I tell you all that to tell you this: there is zero sense debating where Durant will land come July 1, 2019. The “facts” are already well-known. They could also all be complete bullshit.

The teams who have the most open cap space are easy to Google. With a little research, it’s also pretty easy to understand which of those teams can do a little financial footwork to get in a better standing come summer. As of writing, the Atlanta Hawks, Indiana Pacers, Sacramento Kings, Dallas Mavericks, Philadelphia 76ers, and Chicago Bulls all lead the way in potential open cap space, along with the previously aforementioned Nets, Clippers, Lakers, and Knicks.

Chop out the teams that couldn’t sign Durant to save their lives, and you end up with a short list. Chicago, New York, the Clippers, the Lakers, and Brooklyn seem most suited for his rumored wishlist.

While it would be better content from me to tell you with great certainty which team leads the way in the Kevin Durant Sweepstakes, I cannot. It would be disingenuous. Instead, what’s most interesting when it comes to Durant is the sociological experiment that has become NBA free agency in 2019.

That is to say that money has become so great in this league that after a certain threshold it just doesn’t matter how much it is anymore. It has been posited before that as salaries have risen in the NBA, the ability for players to realistically value dollar numbers of contracts has started to decline. It’s hard to wrap your brain around a contract that’s a quarter of a billion dollars. What’s $50 million here or there when you have the ability to choose with complete impunity?

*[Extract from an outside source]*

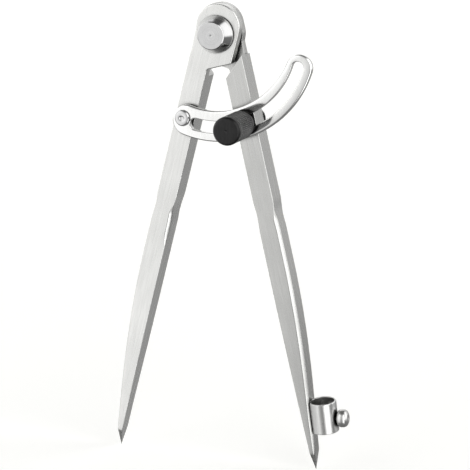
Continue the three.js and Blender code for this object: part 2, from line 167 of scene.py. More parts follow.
def axis_at(origin: Vector, direction: Vector) -> Matrix:
    """Places a piece's own Z axis along a direction at a point."""
    return Matrix.Translation(origin) @ direction.to_track_quat("Z", "Y").to_matrix().to_4x4()


def turn(
    name: str,
    profile: Sequence[Flat],
    place: Matrix,
    cyclic: bool = False,
    facets: int = ROUND_STEPS,
    cut: Callable[[float, float], float] | None = None,
) -> bpy.types.Object:
    """Makes a turned piece from its profile.

    Args:
        name: The object's name.
        profile: Points of radius and distance along the axis.
        place: Moves the piece's Z axis to where it stands.
        cyclic: True for a ring, whose profile closes on itself.
        facets: Facets of the full round.
        cut: Depth taken off the radius, from the distance along the axis and the angle.

    Returns:
        The new object.
    """
    loops: list[Loop] = []
    for radius, along in profile:
        loop: Loop = []
        for index in range(facets):
            angle = 2 * math.pi * index / facets
            depth = cut(along, angle) if cut else 0.0
            reach = radius - depth
            loop.append(place @ Vector((reach * math.cos(angle), reach * math.sin(angle), along)))
        loops.append(loop)
    return skin(name, loops, cyclic)


def inset(points: Sequence[Flat], distance: float) -> list[Flat]:
    """Moves a closed outline inwards by a small distance.

    Args:
        points: The outline, anticlockwise.
        distance: How far inwards.

    Returns:
        As many points as were given.
    """
    moved: list[Flat] = []
    count = len(points)
    for index, point in enumerate(points):
        here = Vector(point)
        back = (here - Vector(points[index - 1])).normalized()
        ahead = (Vector(points[(index + 1) % count]) - here).normalized()
        normal = Vector((-back.y - ahead.y, back.x + ahead.x)).normalized()
        stretch = max(0.5, normal.dot(Vector((-back.y, back.x))))
        here += normal * (distance / stretch)
        moved.append((here.x, here.y))
    return moved


def rim_levels(
    front: float, back: float, rim: float, back_rim: float | None = None
) -> list[tuple[float, float]]:
    """Depths through a plate with quarter-round rims.

    Args:
        front: y of the front face.
        back: y of the back face.
        rim: Radius of the front rim.
        back_rim: Radius of the back rim; as the front one if it is left out.

    Returns:
        Pairs of y and how far the outline is drawn in there, front to back.
    """
    far_rim = rim if back_rim is None else back_rim
    turns = [math.pi / 2 * step / RIM_STEPS for step in range(RIM_STEPS + 1)]
    shape = [(1 - math.cos(turn), 1 - math.sin(turn)) for turn in turns]
    near = [(front + rim * depth, rim * drawn) for depth, drawn in shape]
    far = [(back - far_rim * depth, far_rim * drawn) for depth, drawn in reversed(shape)]
    return near + far


def combine(base: bpy.types.Object, tools: Sequence[tuple[bpy.types.Object, str]]) -> None:
    """Joins or cuts a piece with others, which are used up.

    Args:
        base: The piece that is changed.
        tools: Pairs of an object and UNION or DIFFERENCE.
    """
    for tool, operation in tools:
        step = base.modifiers.new(operation.lower(), "BOOLEAN")
        step.object = tool
        step.operation = operation
        step.solver = "EXACT"
    graph = bpy.context.evaluated_depsgraph_get()
    finished = bpy.data.meshes.new_from_object(base.evaluated_get(graph))
    base.modifiers.clear()
    base.data = finished
    for tool, _ in tools:
        bpy.data.objects.remove(tool, do_unlink=True)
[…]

The summer of 2016 was a boom for a few players, but not for the NBA employment pool at-large. Nevertheless, salaries continue to rise and the cap is projected to go up yet again as we move year-to-year. Along with player agency, the idea that max salaries matter more to players is starting to fade. Leonard certainly didn’t think so when he decided to eject himself from San Antonio, giving up the vaunted Super Max contract in the process. With a max deal guaranteed for Durant should he want it, the same could be assumed heading into his free agency period.

The summer of 2019 could be the start of an era in the NBA in which players decide to sign with new teams based off of minutiae unknowable to the public, away from “basketball reasons” and in Durant’s case, even championships. Yes, the Chicagos, New Yorks, and Los Angeleses will dominate destinations for big-time free agents. But it might no longer matter that a teams in those locations don’t hold any advantages, basketball-wise, over their rivals.

It’s a brave new world in the NBA, and the league’s superstar-centric marketing combined with ever-rising popularity and TV revenue have led us to this logical nexus between player, cash, and choice. No doubt whatever Durant does, it will be most telling about what we’ll see from the signings of max-level players who come after him, in 2019 and beyond.